By 1824, Sir Alan Bellingham had run into financial difficulties and leaving his family in Ireland, he fled his debtors to France, taking up residence at Châtillon-sur-Loire. Then just fifteen years old, Sydney came to Canada alone to seek his fortune. Arriving in Quebec, he travelled widely throughout Upper Canada until 1827 when he took a job in the timber business at Montreal under another Anglo-Irishman, the brother of George Hamilton. A few months before his marriage, he started an import-export business with his friend James Wallis (1807–1893), formerly of Drishane Castle, County Cork, who had settled at Fenelon Falls.

In 1831, Bellingham married Arabella Holmes (1808–1887), to whom he was related through his grandmothers family. She was the youngest daughter of one of his father's friends, William Holmes of Quebec. Her family were well-connected in the Canadas and in addition to that she was the heiress to 15000 acre of land in the counties of Buckland and Bellechasse. After the failure of his business with Wallis, aided by his wife's money, Bellingham entered Canadian politics.

==Canadian Politics, Business & Military==
In 1834, Bellingham was an unsuccessful candidate in Montreal East for a seat in the Legislative Assembly of Lower Canada. He opposed the reforms to government being proposed by the Parti Patriote. He was named a Justice of the Peace in 1837. During the Lower Canada Rebellion, Bellingham served as a captain with the Royal Montreal Cavalry and the aide-de-camp to Lt.-Col. George Augustus Wetherall. As a civil magistrate he led many daring raids deep into Patriote territory to arrest the rebel leaders during the war.

He studied law with Alexander Buchanan, and was called to the Lower Canadian bar in 1840, entering into practice with William Walker at Montreal. He also edited the Canada Times, a reform-oriented newspaper. Bellingham supported the reforms proposed by Lord Durham but opposed the union of Upper and Lower Canada. In 1843, he became editor of the Times and Daily Commercial Advertiser. Bellingham was a proponent of annexation with the United States and served as secretary of the Montreal Annexation Association. In 1853, he co-founded the Montreal and Bytown Railway.

In 1853, he bought a tract of land on the north brow of Mount Royal overlooking Montreal, where he and his wife made their home, Dunany Cottage, named for the house in which he grew up at Castlebellingham. In 1854, Bellingham was elected to the Legislative Assembly of the Province of Canada for Argenteuil. He bought 21,000 arpents of land there, bringing many settlers, both French and English to the area, aiding them to farm successfully. He was also made a colonel of the local militia, the Argenteuil Rangers. However his election was declared invalid twice after it was alleged that he had used intimidation and bribery but he was re-elected in the by-elections that followed and he finally took his seat in May 1856. He was elected again in 1858, his election was overturned in 1860.

After Confederation, he was elected to the Legislative Assembly of Quebec.

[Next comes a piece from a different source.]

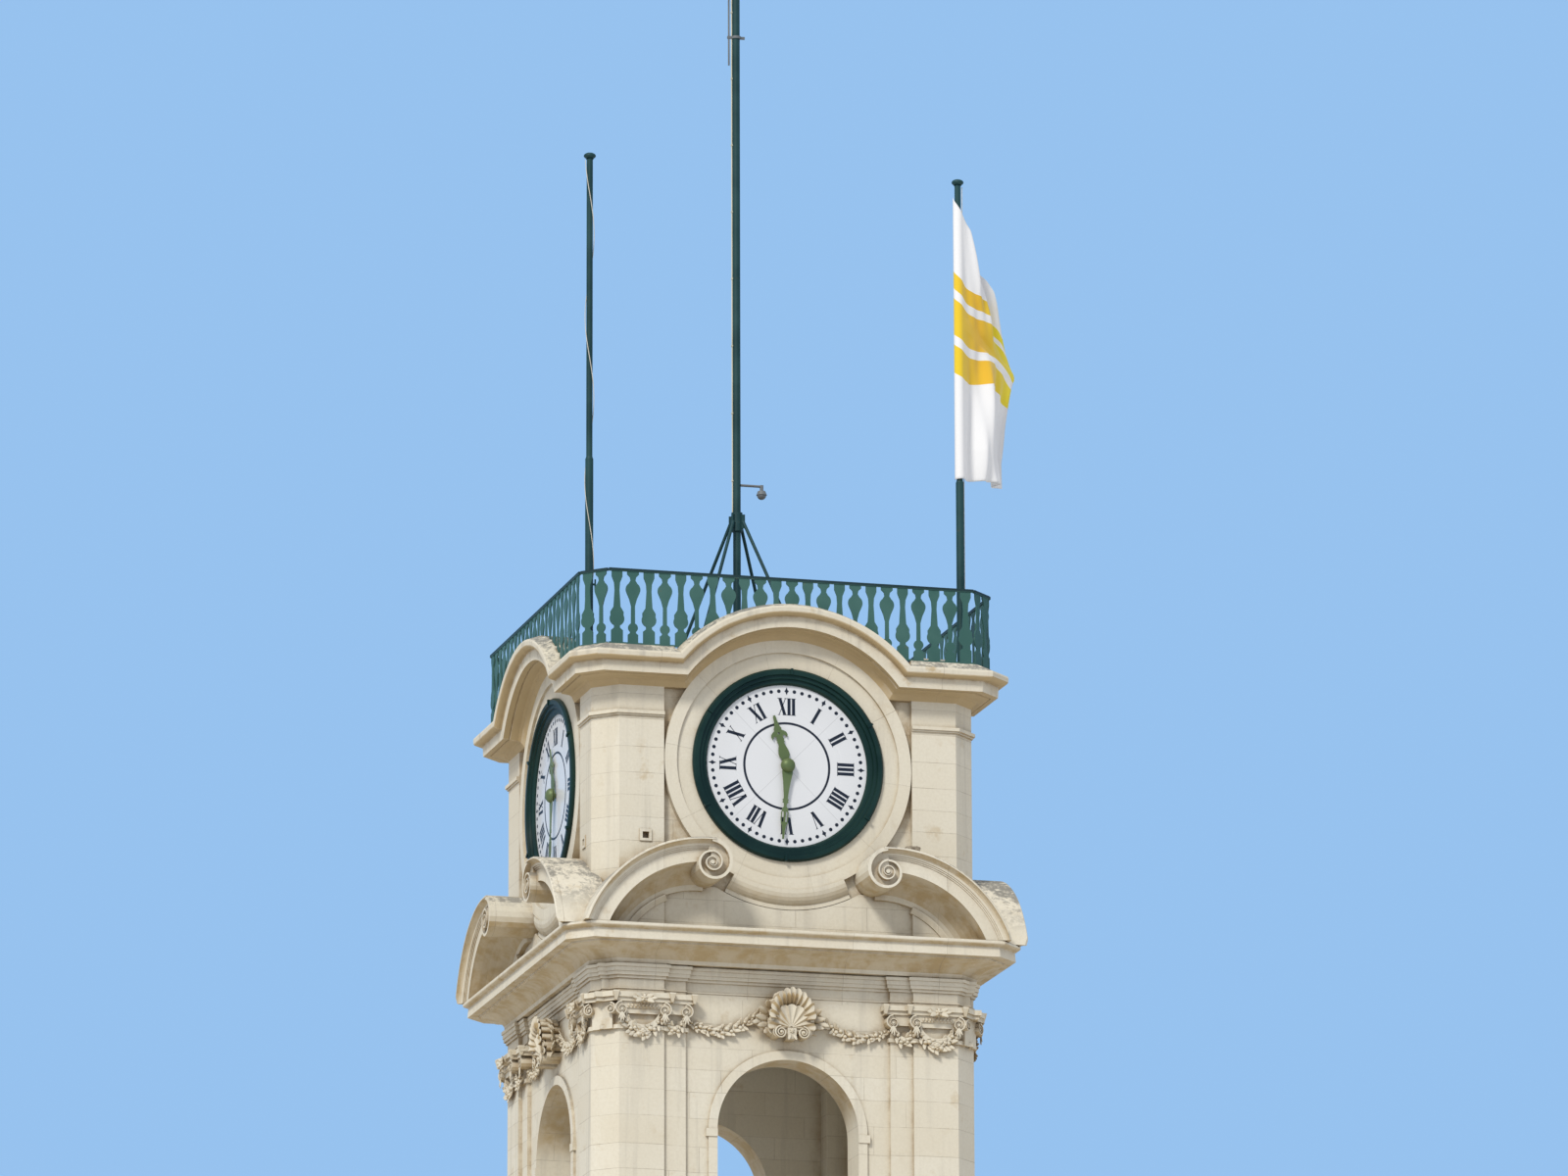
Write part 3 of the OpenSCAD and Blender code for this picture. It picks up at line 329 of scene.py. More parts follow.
def limestone(name, joints, course=COURSE, block=BLOCK, dirt_and_shade=1.0, lichen=1.0):
    f = Finish(name, **{"Specular IOR Level": 0.3})
    x, y, z = f.place()
    nx, ny, nz = f.facing()
    along, sideways = along_face(x, y, nx, ny)
    row, column, gap = joints(along, z, course, block)
    cell = f.node("CombineXYZ", {0: row, 1: column, 2: sideways})
    tone = f.node("TexWhiteNoise", {"Vector": cell}, out="Value")
    grain = f.noise(46, 6, 0.62)
    moss = f.noise(24, 7, 0.75)
    blotch = f.noise(6.5, 6, 0.65)
    patch = f.noise(3.2, 5, 0.6)
    cloud = f.noise(1.4, 5, 0.6)
    streak = f.noise(1.0, 5, 0.6, stretch=(9, 9, 0.5))
    open_sky = f.node("AmbientOcclusion", {"Distance": NEARBY}, out="AO", samples=6)
    # Closed-in points turn brown: partly dirt, partly painted shade.
    crevice = open_sky.step(0.92, 0.35)
    # Downward faces turn a warm brown: partly a stain, partly painted shade.
    under = nz.step(-0.08, -0.5)
    top = nz.step(0.35, 0.8)
    worn = 0.14 + tone * 0.30 + blotch.step(0.4, 0.65) * 0.36
    line = gap.step(JOINT_HALF * 0.4, JOINT_HALF, 1, 0) * worn

    colour = f.mix(tone * 0.4 + cloud.step(0.3, 0.7) * 0.35, LIMESTONE, PALE_STONE)
    for share, tint in (
            (grain.step(0.35, 0.7) * 0.25, GRAIN_TAN),
            (streak.step(0.52, 0.72) * (0.42 * dirt_and_shade), DRIP_GREY),
            (blotch.step(0.56, 0.72) * cloud.step(0.42, 0.6) * (0.5 * dirt_and_shade), BROWN_STAIN_AND_SHADE),
            (under * (0.62 + blotch.step(0.4, 0.65) * 0.38) * dirt_and_shade, BROWN_STAIN_AND_SHADE),
            (crevice * (0.28 + blotch.step(0.38, 0.62) * 0.55) * dirt_and_shade, CLOSED_IN_DIRT_AND_SHADE),
            (top * (moss + patch * 0.8).step(0.78, 0.98) * (0.9 * lichen), LICHEN),
            (moss.step(0.62, 0.70) * (0.30 * lichen), SPECKLE),
            (line, JOINT)):
        colour = f.mix(share, colour, tint)
    f.set("Base Color", colour)
    f.set("Roughness", 0.72 + grain * 0.2)
    f.bump(grain * 0.4 + blotch * 0.5 - line * 0.8 - moss.step(0.5, 0.7) * 0.2, 0.5, 0.004)
    return f


ashlar = limestone("limestone_ashlar", ashlar_joints, block=0.56)
piers = limestone("limestone_piers", course_joints, block=0.9)
coursed = limestone("limestone_moulded", upright_joints, block=0.74)
# The crown's stronger dirt also deepens its painted shade under ledges and in grooves.
crown_stain_and_shade = limestone("limestone_crown", upright_joints, block=0.74, dirt_and_shade=1.8)
turned = limestone("limestone_dial_ring", dial_joints, dirt_and_shade=0.6, lichen=0.5)
carved = limestone("limestone_carved", upright_joints, block=5.0, lichen=0.7)
# The hoods' lining gets the most dirt and painted shade, and no lichen.
hood_dirt_and_shade = limestone("limestone_sheltered", upright_joints, block=5.0, dirt_and_shade=2.4, lichen=0.0)
dress(ashlar, "plinth", "shaft_piers", "shaft_walls", "clock_walls", "door_frame",
      *[f"belfry_wall_{face}" for face in FACES])
dress(piers, "belfry_piers", "clock_piers")
dress(coursed, "string_courses", "shaft_cornice", "entablature", "main_cornice",
      "belfry_balustrades", "pediments")
dress(crown_stain_and_shade, "crown_cornice")
dress(turned, "dial_surrounds")
dress(carved, "capitals", "shell_ornaments")
print("limestone on", sum("limestone" in o.active_material.name for o in nodes.values()), "nodes")

# %% [markdown]
# ## Paving, wood and glass
#
# The floors are worn paving: square slabs of slightly different tones, with dirty joints. The door
# is dark boards and the window frames are painted softwood, each with a grain stretched along z.
# The panes look dark from outside, and their gloss is a little uneven.

# %% Paving
SLAB = 0.3
paving = Finish("worn_paving", roughness=0.85)
x, y, z = paving.place()
cell = paving.node("CombineXYZ", {0: (x / SLAB).floor(), 1: (y / SLAB).floor()})
tone = paving.node("TexWhiteNoise", {"Vector": cell}, out="Value")
edge = to_joint(x, SLAB).least(to_joint(y, SLAB))
dirt = paving.noise(6, 6, 0.6)
slabs = paving.mix(tone * 0.6 + dirt * 0.3, (0.46, 0.41, 0.33), (0.58, 0.53, 0.45))
paving.set("Base Color", paving.mix(edge.step(0.002, 0.006, 1, 0) * 0.8, slabs, (0.22, 0.19, 0.15)))
paving.bump(dirt * 0.5 + edge.step(0.0, 0.006), 0.4, 0.004)
dress(paving, "floors", "terrace_deck")
print(f"slabs {SLAB} m square")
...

In 1871, he criticized Joseph-Édouard Cauchon, another member of the assembly, for the deplorable conditions in his asylum which received government grants; this led to Cauchon's resignation. In 1871, he became editor of the Daily News of Montreal. Originally elected as a Conservative, Bellingham became a Liberal following the Tanneries scandal in 1874.

==Return to Ireland==
Bellingham was recognized as 'one of the best political writers in Lower Canada'. In 1877, he was appointed president of the Lovell Publishing Company of Montreal, but the following year he and his wife returned to Ireland to take up residence at his ancestral home, Castle Bellingham, which he had inherited in 1874 after the deaths of his elder brothers. His ties with Montreal remained strong, always keeping abreast of Canadian politics. In 1895, he dictated his Canadian memoirs to his nurse, and they were published privately the year after his death by his nephew. He and his wife lived at Southgate House, Castlebellingham, where he died 9 March 1900, without children. In his will he left the Castlebellingham estate to his nephew, Sir Henry Bellingham 4th Bt., and all his personal effects to Edward Graves Meredith, the eldest surviving son of his niece, Lady Meredith.